Kurosawa subverts cliché by transforming the function of cliché from cinematic device to social commentary. The exaggerated expression of Yuzo in the final scene along with the clichéd movement of the leaves in the amphitheatre to the same Schubert symphony, subvert cliché to harsh reality. Earlier in the film, Kurosawa randomly cuts to random locations that the lover’s visit together, by using the voice over of the specific character on the image. An example of this is the sequence at the zoo. Kurosawa splits the action between location space and narrative progression which is primarily aided by the lines uttered by the character-actors, in this case over the image, which gives the effect of a conventional Hollywood voice-over.
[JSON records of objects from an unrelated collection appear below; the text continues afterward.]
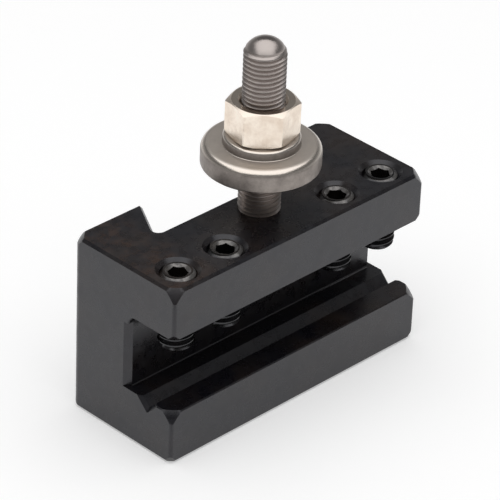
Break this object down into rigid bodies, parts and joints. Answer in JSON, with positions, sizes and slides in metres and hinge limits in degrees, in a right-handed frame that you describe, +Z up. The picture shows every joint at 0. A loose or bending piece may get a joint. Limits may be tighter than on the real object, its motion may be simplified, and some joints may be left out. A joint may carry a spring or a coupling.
{
  "type": "quick change tool holder",
  "caption": "Steel lathe tool holder block with a grooved tool slot, clamp screws above it, a dovetail recess in its back and a stud with height collar and lock nut.",
  "frame": {"origin": "middle of the base of the whole part's box", "axes": "+X along the block, tool slot facing -Y, dovetail recess facing +Y, +Z up along the stud"},
  "size_m": [0.075, 0.031, 0.084],
  "materials": {
    "black_oxide_block": "black oxide, satin",
    "black_oxide_screw": "black oxide, satin",
    "satin_steel": "turned, satin",
    "bright_steel": "machined, bright"
  },
  "bodies": {
    "holder": {"holder_body": "black_oxide_block", "height_stud": "bright_steel"},
    "collar": {"height_collar": "satin_steel"},
    "nut": {"lock_nut": "bright_steel"},
    "screw_1": {"clamp_screw_1": "black_oxide_screw"},
    "screw_2": {"clamp_screw_2": "black_oxide_screw"},
    "screw_3": {"clamp_screw_3": "black_oxide_screw"},
    "screw_4": {"clamp_screw_4": "black_oxide_screw"}
  },
  "joints": [
    {"name": "collar_height", "type": "slide", "parent": "holder", "child": "collar", "axis": [0, 0, 1], "range_m": [-0.0105, 0.0055]},
    {"name": "nut_travel", "type": "slide", "parent": "collar", "child": "nut", "axis": [0, 0, 1], "range_m": [0, 0.006]},
    {"name": "screw_1_travel", "type": "slide", "parent": "holder", "child": "screw_1", "axis": [0, 0, 1], "range_m": [-0.0055, 0.006]},
    {"name": "screw_2_travel", "type": "slide", "parent": "holder", "child": "screw_2", "axis": [0, 0, 1], "range_m": [-0.0055, 0.006]},
    {"name": "screw_3_travel", "type": "slide", "parent": "holder", "child": "screw_3", "axis": [0, 0, 1], "range_m": [-0.0055, 0.006]},
    {"name": "screw_4_travel", "type": "slide", "parent": "holder", "child": "screw_4", "axis": [0, 0, 1], "range_m": [-0.0055, 0.006]}
  ]
}
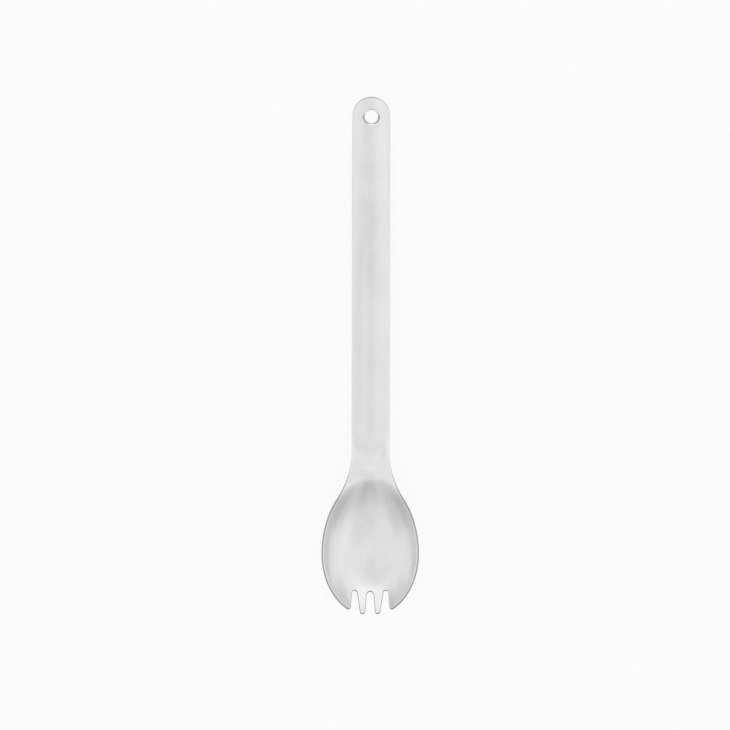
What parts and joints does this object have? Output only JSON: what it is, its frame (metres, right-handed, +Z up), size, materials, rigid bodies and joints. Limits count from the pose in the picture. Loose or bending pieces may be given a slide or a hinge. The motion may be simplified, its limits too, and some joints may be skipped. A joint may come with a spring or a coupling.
{
  "type": "spork",
  "caption": "Long-handled camping spork pressed from one titanium sheet: deep egg-shaped bowl with short tines, crowned handle and a round hanging hole at its end.",
  "frame": {"origin": "on the surface it lies on, under the middle of its length and width", "axes": "+Y runs from the tines to the end of the handle, +X to the right with the bowl open upward, +Z up out of the bowl"},
  "size_m": [0.0404, 0.215, 0.0115],
  "materials": {
    "titanium": "satin bead-blasted titanium"
  },
  "bodies": {
    "root": {"spork_body": "titanium"}
  },
  "joints": []
}
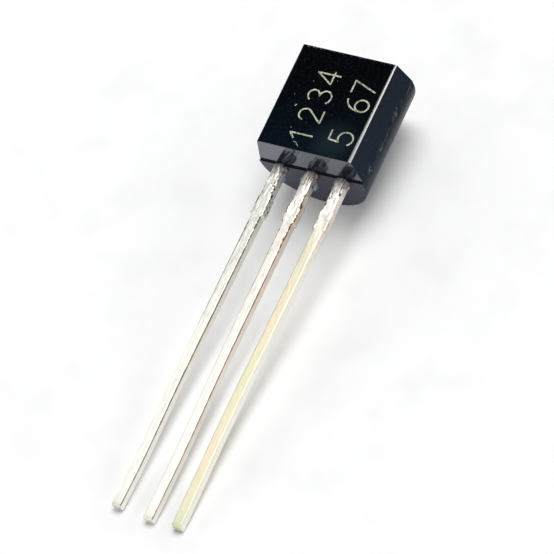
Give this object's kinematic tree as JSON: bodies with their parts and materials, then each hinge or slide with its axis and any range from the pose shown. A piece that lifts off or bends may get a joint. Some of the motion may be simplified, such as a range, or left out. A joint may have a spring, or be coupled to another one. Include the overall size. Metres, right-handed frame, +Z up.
{
  "type": "to-92 transistor",
  "caption": "Small transistor in a black moulded case with a flat face and a rounded back, on a row of straight tinned leads, lying flat side up.",
  "frame": {"origin": "on the table, under the middle of the whole transistor as it lies at rest", "axes": "+X across the leads from the emitter lead to the base lead, +Y from the lead tips towards the top of the case, +Z up; the flat faces up, turned 7.34 degrees about X by the way the part rests"},
  "size_m": [0.0042, 0.019, 0.0039],
  "materials": {
    "resin": "black moulding resin, semi-gloss, with a fine grain",
    "tinned_lead": "tin plating, bright on the flat sides, lumpy near the case",
    "dull_tinned_lead": "tin plating gone matt and slightly yellow",
    "silicon": "polished grey silicon",
    "bonding_layer": "silver-filled adhesive, matt",
    "bond_wire": "bright gold wire"
  },
  "bodies": {
    "root": {"moulded_case": "resin", "emitter_lead": "tinned_lead", "collector_lead": "tinned_lead", "base_lead": "dull_tinned_lead", "silicon_die": "silicon", "die_attach": "bonding_layer", "emitter_wire": "bond_wire", "base_wire": "bond_wire"}
  },
  "joints": []
}
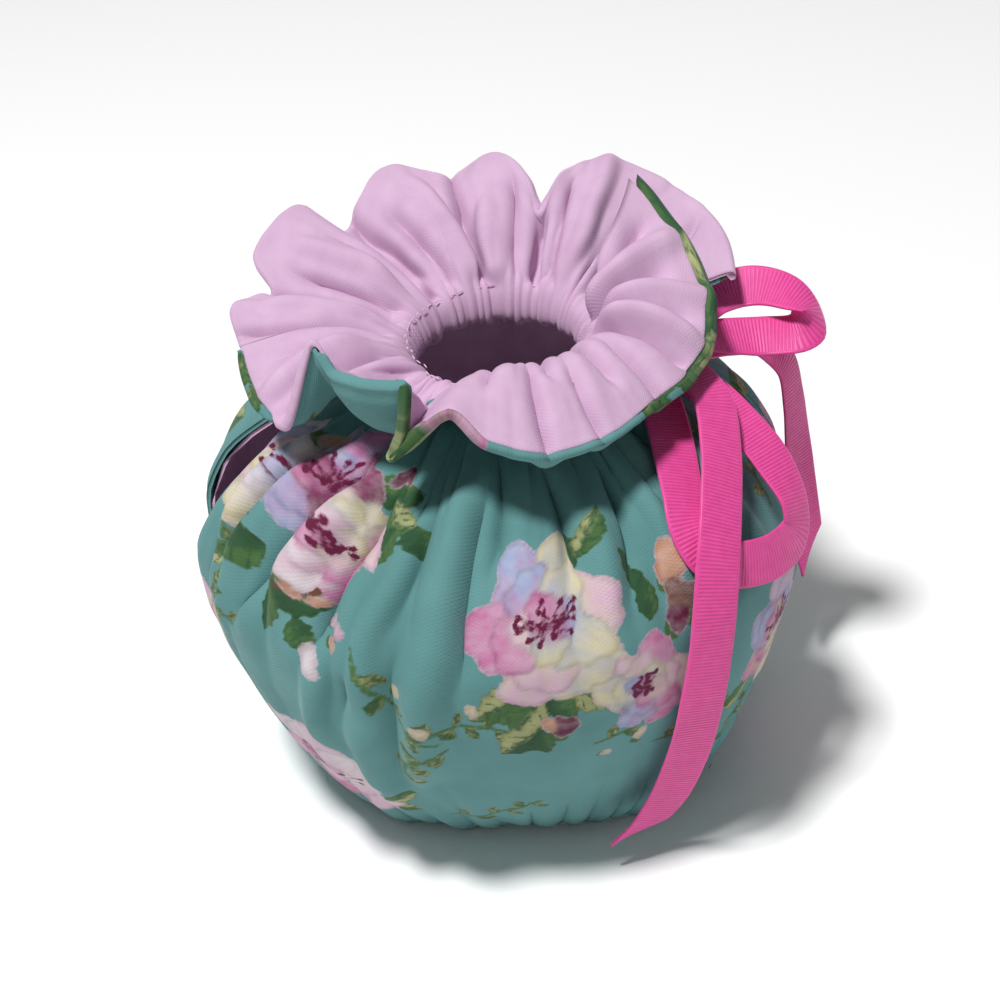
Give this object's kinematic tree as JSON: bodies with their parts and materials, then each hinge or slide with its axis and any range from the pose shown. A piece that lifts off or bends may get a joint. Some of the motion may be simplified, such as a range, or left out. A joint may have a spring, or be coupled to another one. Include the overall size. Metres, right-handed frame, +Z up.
{
  "type": "tea cosy",
  "caption": "Gathered cotton tea cosy with a ruffled collar, a drawn-in neck, slits for spout and handle, a plain lining and a ribbon tied in a bow.",
  "frame": {"origin": "on the surface that the hem stands on, at the middle of the cloth's box, the ribbon left out", "axes": "+Z up through the neck, +X towards the slit for the teapot's handle and the bow, -X towards the slit for its spout, -Y to the front"},
  "size_m": [0.1811, 0.1687, 0.1511],
  "materials": {
    "printed_cotton": "matt teal cotton with a floral print over thin wadding",
    "plain_cotton": "matt lilac pink plain-weave cotton",
    "grosgrain": "ribbed hot pink ribbon with a soft sheen"
  },
  "bodies": {
    "root": {"cover_front": "printed_cotton", "cover_back": "printed_cotton", "lining_front": "plain_cotton", "lining_back": "plain_cotton", "ribbon_tail_front": "grosgrain", "ribbon_tail_back": "grosgrain", "ribbon_loop_front": "grosgrain", "ribbon_loop_back": "grosgrain", "ribbon_knot": "grosgrain"}
  },
  "joints": []
}
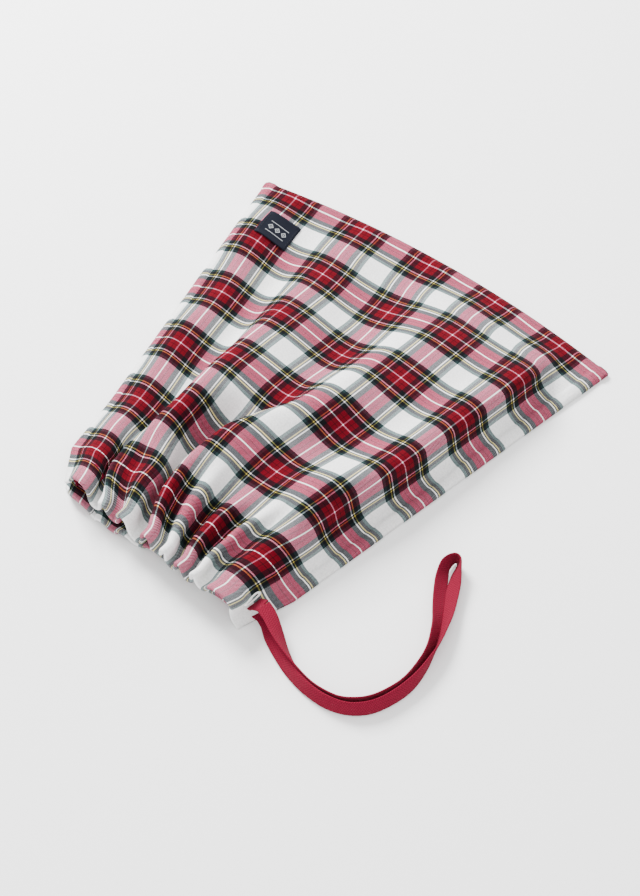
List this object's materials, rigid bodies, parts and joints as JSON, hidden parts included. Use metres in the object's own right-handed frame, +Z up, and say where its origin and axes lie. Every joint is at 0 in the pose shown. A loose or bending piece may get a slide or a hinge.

The climax where Masako tries to raise Yuzo’s spirits by enacting a live performance of Schubert’s symphony in a vacated amphitheatre breaks the fourth wall between the audience with Masako play acting as the conductor and looking straight into the camera. Yuzo also looks back at the camera and urges the audience to applaud at Masako’s performance. In his Something like an Autobiography, referred to the scene and explained his intention. He said ‘What I wanted to do with this scene was transform the audience into actual participants in the plot.’ *
The film was rejected by the Japanese audience. It did however, according to Kurosawa, win audience approval when it played many years later in Paris where the audience applauded with enthusiasm.